-- AIM --
Your task is to quote the listing below exactly, beginning with its first line and ending on the line bearing "a ridge up.".

-- COLLECTED MATERIAL --
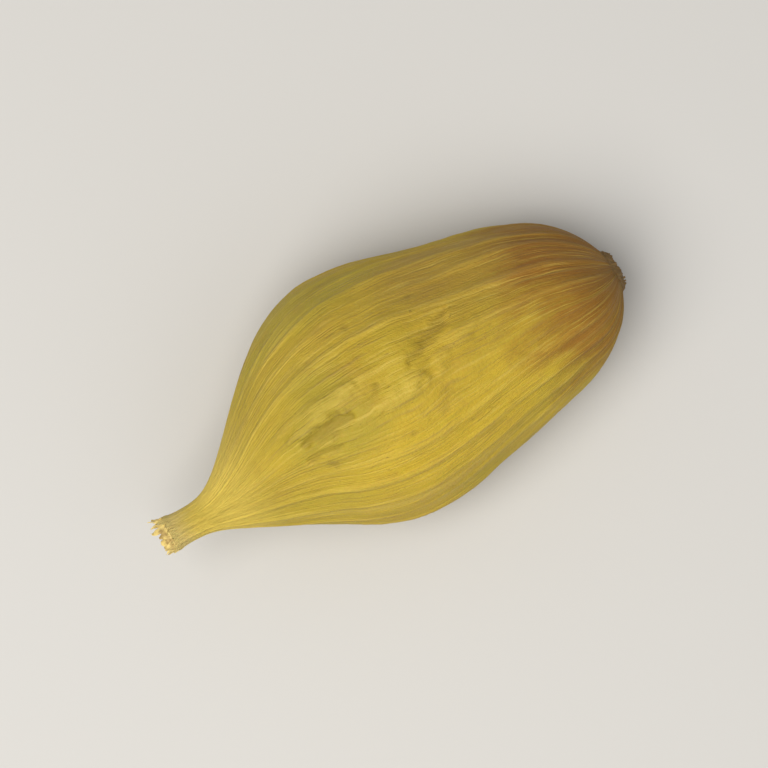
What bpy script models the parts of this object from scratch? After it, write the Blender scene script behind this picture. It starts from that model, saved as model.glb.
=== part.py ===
"""A dried green cardamom pod, lying on one of its three faces with a ridge up.

The pod grew as one piece, so it is one closed solid. Rings of points run along
a slightly bowed spine, from the dried flower tip (the beak, at -X) to the short
stalk (at +X). Each ring through the husk is a rounded triangle, whose corners
are the three main ridges, and finer nerves stand out between them.
Lengths are metres and +Z is up.
"""

import math

import bmesh
import bpy
from mathutils import Vector, noise

# Driving dimensions of the pod
POD_LENGTH = 0.0150
POD_WIDTH = 0.0075
SECTION_SQUASH = 0.93
BEAK_RADIUS = 0.00048
BEAK_FLARE = 0.00005
BEAK_HOLLOW = 0.00045
STALK_RADIUS = 0.00048
STALK_HOLLOW = 0.00008
REST_FLAT_DEPTH = 0.00022

# Where things are along the pod, as shares of its length from the beak's tip
BEAK_FOOT = 0.030
BEAK_NECK = 0.050
WIDEST_AT = 0.490
HUSK_END = 0.988

# How full the outline is in front of and behind its widest place
FRONT_POWER = 1.50
END_POWER = 2.06
BACK_STRAIGHTENING = 0.08
ROOT_BLEND = 3.0

# The spine steps sideways behind the beak and partly back at the stalk, leans down
# towards the stalk, as the face that the pod lies on does, and droops at the beak
SPINE_STEP = 0.00075
SPINE_STEP_FROM = 0.09
SPINE_STEP_RUN = 0.25
SPINE_RETURN = 0.00020
SPINE_RETURN_FROM = 0.80
BEAK_DROOP = 0.00045
BEAK_DROOP_RUN = 0.40
SPINE_LEAN = math.tan(math.radians(5.5))
TWIST = math.radians(7.0)

# The rounded triangle of the husk, and how soon it starts behind each end
RIDGES = 3
CORNER = 0.095
CORNER_EDGE = 0.022
CORNERS_FROM_BEAK = 0.32
CORNERS_FROM_STALK = 0.16

# Fine nerves along the husk. Each wander is an angle, waves around and turns along.
# They fade by a share of their height, in waves around that turn along the husk.
NERVES = 21
NERVE_HEIGHT = 0.00009
NERVE_SHARPNESS = 2.5
NERVE_FULL_RADIUS = 0.0020
NERVE_WANDERS = ((0.030, 2, 5.0), (0.016, 5, -8.0))
NERVE_FADE = 0.25
NERVE_FADE_WAVES = 4
NERVE_FADE_TURN = 5.0

# Keels on the three ridges, low knobs where seeds press on the crest, soft dents
KEEL_HEIGHT = 0.00007
KEEL_SHARPNESS = 6
KNOB_HEIGHT = 0.00005
KNOB_PITCH = 0.105
KNOB_SHARPNESS = 24
KNOBS_FROM = 0.25
KNOBS_TO = 0.72
KNOBS_FADE = 0.15
DENT_DEPTH = 0.00012
DENTS_ALONG = 4.5
DENTS_AROUND = 1.5
DENT_SEED = Vector((3.7, 1.3, 8.2))

# Small rings inside each end, as shares of its radius and of its hollow's depth
BEAK_DISH = ((0.45, 0.80), (0.78, 0.15))
STALK_DISH = ((0.86, -0.20), (0.50, 0.70))

# Fineness of the mesh
POINTS_AROUND = 105
FRONT_RINGS = 23
FRONT_RING_SPREAD = 1.1
BACK_RINGS = 22
STALK_RINGS = 3

HUSK_COLOUR = (0.50, 0.36, 0.065, 1.0)
HUSK_ROUGHNESS = 0.62


def clear_scene():
    """Remove the objects that a new file opens with."""
    for thing in list(bpy.data.objects):
        bpy.data.objects.remove(thing, do_unlink=True)


def ease(value):
    """Rise smoothly from 0 to 1 while value does."""
    value = min(max(value, 0.0), 1.0)
    return value * value * (3.0 - 2.0 * value)


def husk_half_width(t):
    """Half the husk's width at share t of the length, without beak or stalk."""
    if t <= BEAK_FOOT or t >= HUSK_END:
        return 0.0
    if t < WIDEST_AT:
        run = (t - BEAK_FOOT) / (WIDEST_AT - BEAK_FOOT)
        share = math.sin(run * math.pi / 2) ** FRONT_POWER
    else:
        run = (t - WIDEST_AT) / (HUSK_END - WIDEST_AT)
        share = (1.0 - run**END_POWER) ** (1.0 / END_POWER)
        share *= 1.0 - BACK_STRAIGHTENING * math.sin(math.pi * run) ** 2
    return share * POD_WIDTH / 2


def end_radius(t):
    """Radius of the beak in front and of the stalk behind."""
    if t > WIDEST_AT:
        return STALK_RADIUS
    return BEAK_RADIUS + BEAK_FLARE * ease(1.0 - t / BEAK_NECK)


def half_width(t):
    """Half width of the whole pod, with the husk running softly into both ends."""
    husk = husk_half_width(t) ** ROOT_BLEND
    end = end_radius(t) ** ROOT_BLEND
    return (husk + end) ** (1.0 / ROOT_BLEND)


def three_sided(t):
    """How three-sided the section is: 0 on the beak and the stalk, 1 on the husk."""
    front = ease((t - BEAK_FOOT) / CORNERS_FROM_BEAK)
    return front * ease((HUSK_END - t) / CORNERS_FROM_STALK)


def spine_point(t):
    """Centre of the section at share t of the length."""
    sideways = SPINE_STEP * ease((t - SPINE_STEP_FROM) / SPINE_STEP_RUN)
    sideways -= SPINE_RETURN * ease((t - SPINE_RETURN_FROM) / (1.0 - SPINE_RETURN_FROM))
    lengthways = (t - 0.5) * POD_LENGTH
    droop = BEAK_DROOP * (1.0 - ease(t / BEAK_DROOP_RUN))
    return Vector((lengthways, sideways, -SPINE_LEAN * lengthways - droop))


def section_radius(angle, corners):
    """Rounded triangle with a corner straight up, before it is brought to width."""
    turn = angle - math.pi / 2
    edge = CORNER_EDGE * math.cos(2 * RIDGES * turn)
    return 1.0 + corners * (CORNER * math.cos(RIDGES * turn) + edge)


def section_reach(corners):
    """How far the rounded triangle reaches sideways."""
    angles = (2 * math.pi * i / POINTS_AROUND for i in range(POINTS_AROUND))
    return max(section_radius(a, corners) * math.cos(a) for a in angles)


def nerve_height(t, turn, radius):
    """Height of the fine nerves, lower where the pod is thin."""
    wander = sum(w * math.sin(n * turn + along * t) for w, n, along in NERVE_WANDERS)
    crest = 0.5 + 0.5 * math.cos(NERVES * (turn + wander))
    fade = 0.5 + 0.5 * math.sin(NERVE_FADE_WAVES * turn + NERVE_FADE_TURN * t)
    thin = min(radius / NERVE_FULL_RADIUS, 1.0)
    return NERVE_HEIGHT * thin * (1.0 - NERVE_FADE * fade) * crest**NERVE_SHARPNESS


def knob_height(t, turn):
    """Low knobs in a row along the crest."""
    crest = max(math.cos(turn), 0.0) ** KNOB_SHARPNESS
    stretch = ease((t - KNOBS_FROM) / KNOBS_FADE) * ease((KNOBS_TO - t) / KNOBS_FADE)
    return KNOB_HEIGHT * crest * stretch * math.sin(2 * math.pi * t / KNOB_PITCH)


def relief(t, angle, radius):
    """Height of nerves, keels, knobs and dents above the smooth husk."""
    turn = angle - math.pi / 2
    keel = KEEL_HEIGHT * max(math.cos(RIDGES * turn), 0.0) ** KEEL_SHARPNESS
    around = Vector((0.0, math.cos(angle), math.sin(angle))) * DENTS_AROUND
    along = Vector((DENTS_ALONG * t, 0.0, 0.0))
    dent = DENT_DEPTH * noise.noise(along + around + DENT_SEED)
    husk = three_sided(t)
    return nerve_height(t, turn, radius) + knob_height(t, turn) + husk * (keel + dent)


def ring_stations():
    """Shares of the length at which the rings stand, closer near both ends."""
    front = [
        WIDEST_AT * (i / FRONT_RINGS) ** FRONT_RING_SPREAD for i in range(FRONT_RINGS)
    ]
    husk_run = HUSK_END - WIDEST_AT
    back = [
        WIDEST_AT + husk_run * math.sin(i / BACK_RINGS * math.pi / 2)
        for i in range(BACK_RINGS + 1)
    ]
    stalk = [
        HUSK_END + (1.0 - HUSK_END) * (i + 1) / STALK_RINGS for i in range(STALK_RINGS)
    ]
    return front + back + stalk


def ring_points(t, shrink=1.0, shift=0.0):
    """Points of one ring. shrink and shift give the small rings in the end dishes."""
    centre = spine_point(t) + Vector((shift, 0.0, 0.0))
    corners = three_sided(t)
    reach = section_reach(corners)
    squash = 1.0 + (SECTION_SQUASH - 1.0) * corners
    width = half_width(t)
    points = []
    for i in range(POINTS_AROUND):
        angle = 2 * math.pi * i / POINTS_AROUND
        shaped = angle + TWIST * (t - 0.5) * corners
        radius = width * section_radius(shaped, corners) / reach
        radius = (radius + relief(t, shaped, width)) * shrink
        across = radius * math.cos(angle)
        upward = radius * math.sin(angle) * squash
        points.append(centre + Vector((0.0, across, upward)))
    return points


def pod_rings():
    """All rings from the bottom of the beak's hollow to the stalk's cut end."""
    rings = [ring_points(0.0, share, depth * BEAK_HOLLOW) for share, depth in BEAK_DISH]
    rings += [ring_points(t) for t in ring_stations()]
    rings += [ring_points(1.0, share, -depth * STALK_HOLLOW) for share, depth in STALK_DISH]
    return rings


def settle(points):
    """Press the lowest part of the husk flat and put that flat at height zero.

    The box round the pod is then centred on the origin.
    """
    floor = min(p.z for p in points) + REST_FLAT_DEPTH
    middle_x = (min(p.x for p in points) + max(p.x for p in points)) / 2
    middle_y = (min(p.y for p in points) + max(p.y for p in points)) / 2
    for p in points:
        p.z = max(p.z - floor, 0.0)
        p.x -= middle_x
        p.y -= middle_y


def loft(rings, first_pole, last_pole):
    """Join the rings into one closed mesh, with a fan at each end."""
    mesh = bmesh.new()
    settle([p for ring in rings for p in ring] + [first_pole, last_pole])
    loops = [[mesh.verts.new(p) for p in ring] for ring in rings]
    first = mesh.verts.new(first_pole)
    last = mesh.verts.new(last_pole)
    for here, beyond in zip(loops, loops[1:]):
        for i in range(POINTS_AROUND):
            j = (i + 1) % POINTS_AROUND
            mesh.faces.new((here[i], here[j], beyond[j], beyond[i]))
    for i in range(POINTS_AROUND):
        j = (i + 1) % POINTS_AROUND
        mesh.faces.new((first, loops[0][j], loops[0][i]))
        mesh.faces.new((last, loops[-1][i], loops[-1][j]))
    bmesh.ops.triangulate(mesh, faces=mesh.faces)
    bmesh.ops.recalc_face_normals(mesh, faces=mesh.faces)
    return mesh


def husk_material():
    """Dry yellow-green husk."""
    material = bpy.data.materials.new("dry_green_husk")
    material.use_nodes = True
    shader = material.node_tree.nodes["Principled BSDF"]
    shader.inputs["Base Color"].default_value = HUSK_COLOUR
    shader.inputs["Roughness"].default_value = HUSK_ROUGHNESS
    shader.inputs["Metallic"].default_value = 0.0
    return material


def make_pod():
    """The whole pod: husk, beak and stalk in one solid."""
    beak_pole = spine_point(0.0) + Vector((BEAK_HOLLOW, 0.0, 0.0))
    stalk_pole = spine_point(1.0) - Vector((STALK_HOLLOW, 0.0, 0.0))
    solid = loft(pod_rings(), beak_pole, stalk_pole)
    mesh = bpy.data.meshes.new("cardamom_pod")
    solid.to_mesh(mesh)
    solid.free()
    mesh.shade_smooth()
    mesh.materials.append(husk_material())
    pod = bpy.data.objects.new("cardamom_pod", mesh)
    bpy.context.scene.collection.objects.link(pod)
    return pod


clear_scene()
make_pod()
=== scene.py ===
"""Looks of a dried green cardamom pod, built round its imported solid.

The husk is lofted by the rule of the solid, finer. A Geometry Nodes tree then
raises its nerves, fibres and wrinkles, and two more trees set the papery shreds
round the beak's rim and the fibre ends in the stalk's cut.
"""

import math

import bmesh
import bpy
from mathutils import Euler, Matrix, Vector, noise


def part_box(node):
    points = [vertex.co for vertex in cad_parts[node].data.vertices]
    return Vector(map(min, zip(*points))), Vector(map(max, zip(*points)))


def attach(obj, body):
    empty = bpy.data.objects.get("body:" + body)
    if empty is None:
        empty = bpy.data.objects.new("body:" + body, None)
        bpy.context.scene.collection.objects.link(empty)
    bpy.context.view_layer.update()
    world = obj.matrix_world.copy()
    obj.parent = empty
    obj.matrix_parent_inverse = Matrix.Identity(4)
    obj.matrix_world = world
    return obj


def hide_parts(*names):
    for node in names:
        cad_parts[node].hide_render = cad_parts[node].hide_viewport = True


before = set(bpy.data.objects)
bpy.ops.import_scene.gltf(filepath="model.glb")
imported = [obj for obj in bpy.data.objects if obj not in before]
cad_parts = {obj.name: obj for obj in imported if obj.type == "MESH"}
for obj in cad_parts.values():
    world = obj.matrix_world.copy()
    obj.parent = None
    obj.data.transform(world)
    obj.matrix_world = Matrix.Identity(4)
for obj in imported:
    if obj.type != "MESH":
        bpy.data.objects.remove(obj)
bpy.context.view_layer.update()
POD_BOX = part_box("cardamom_pod")
POD_LENGTH = POD_BOX[1].x - POD_BOX[0].x
BODY = "root"
NODE = "cardamom_pod"
MM = 0.001

bl_info = {
    "name": "Green cardamom pod",
    "version": (1, 0, 0),
    "blender": (4, 5, 0),
    "location": "3D View > Sidebar > Cardamom",
    "description": "Builds a dried green cardamom pod with its papery husk, beak and cut stalk",
    "category": "Add Mesh",
}

# Where things are along the pod, as shares of its length from the beak's tip
BEAK_FOOT = 0.030
BEAK_NECK = 0.050
WIDEST_AT = 0.490
HUSK_END = 0.988

# How full the outline is in front of and behind its widest place
FRONT_POWER = 1.50
END_POWER = 2.06
BACK_STRAIGHTENING = 0.08
ROOT_BLEND = 3.0

# The spine steps sideways behind the beak and partly back at the stalk, and leans
SPINE_STEP = 0.00075
SPINE_STEP_FROM = 0.09
SPINE_STEP_RUN = 0.25
SPINE_RETURN = 0.00020
SPINE_RETURN_FROM = 0.80
BEAK_DROOP = 0.00045
BEAK_DROOP_RUN = 0.40
SPINE_LEAN = math.tan(math.radians(5.5))
TWIST = math.radians(7.0)

# The rounded triangle of the husk, and how soon it starts behind each end
RIDGES = 3
CORNER = 0.095
CORNER_EDGE = 0.022
CORNERS_FROM_BEAK = 0.32
CORNERS_FROM_STALK = 0.16
SECTION_SQUASH = 0.93

# Keels on the ridges, knobs where seeds press on the crest, soft dents
KEEL_HEIGHT = 0.00007
KEEL_SHARPNESS = 6
KNOB_HEIGHT = 0.00005
KNOB_PITCH = 0.105
KNOB_SHARPNESS = 24
KNOBS_FROM = 0.25
KNOBS_TO = 0.72
KNOBS_FADE = 0.15
DENT_DEPTH = 0.00012
DENTS_ALONG = 4.5
DENTS_AROUND = 1.5
DENT_SEED = Vector((3.7, 1.3, 8.2))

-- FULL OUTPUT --
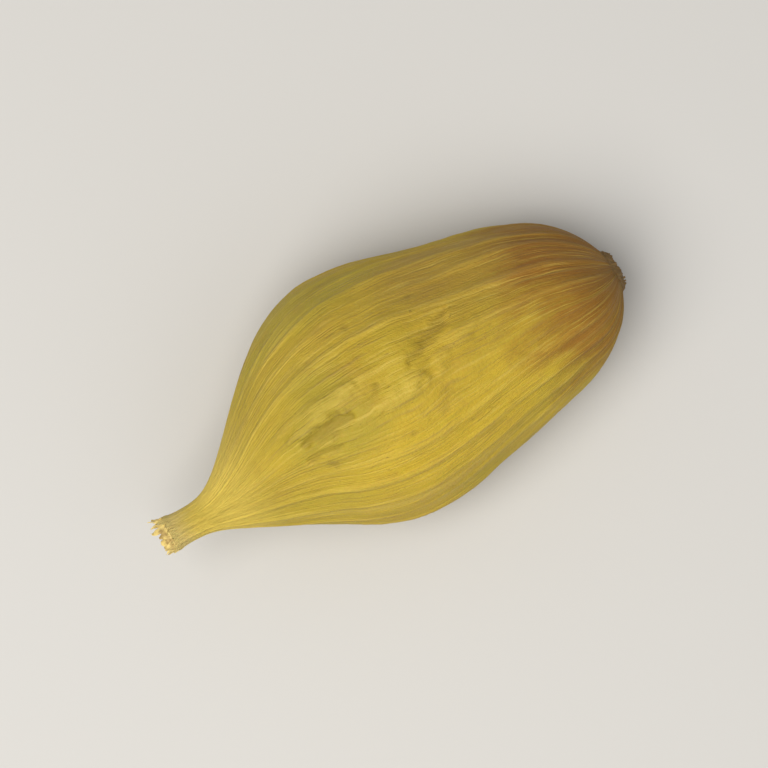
What bpy script models the parts of this object from scratch? After it, write the Blender scene script behind this picture. It starts from that model, saved as model.glb.
=== part.py ===
"""A dried green cardamom pod, lying on one of its three faces with a ridge up.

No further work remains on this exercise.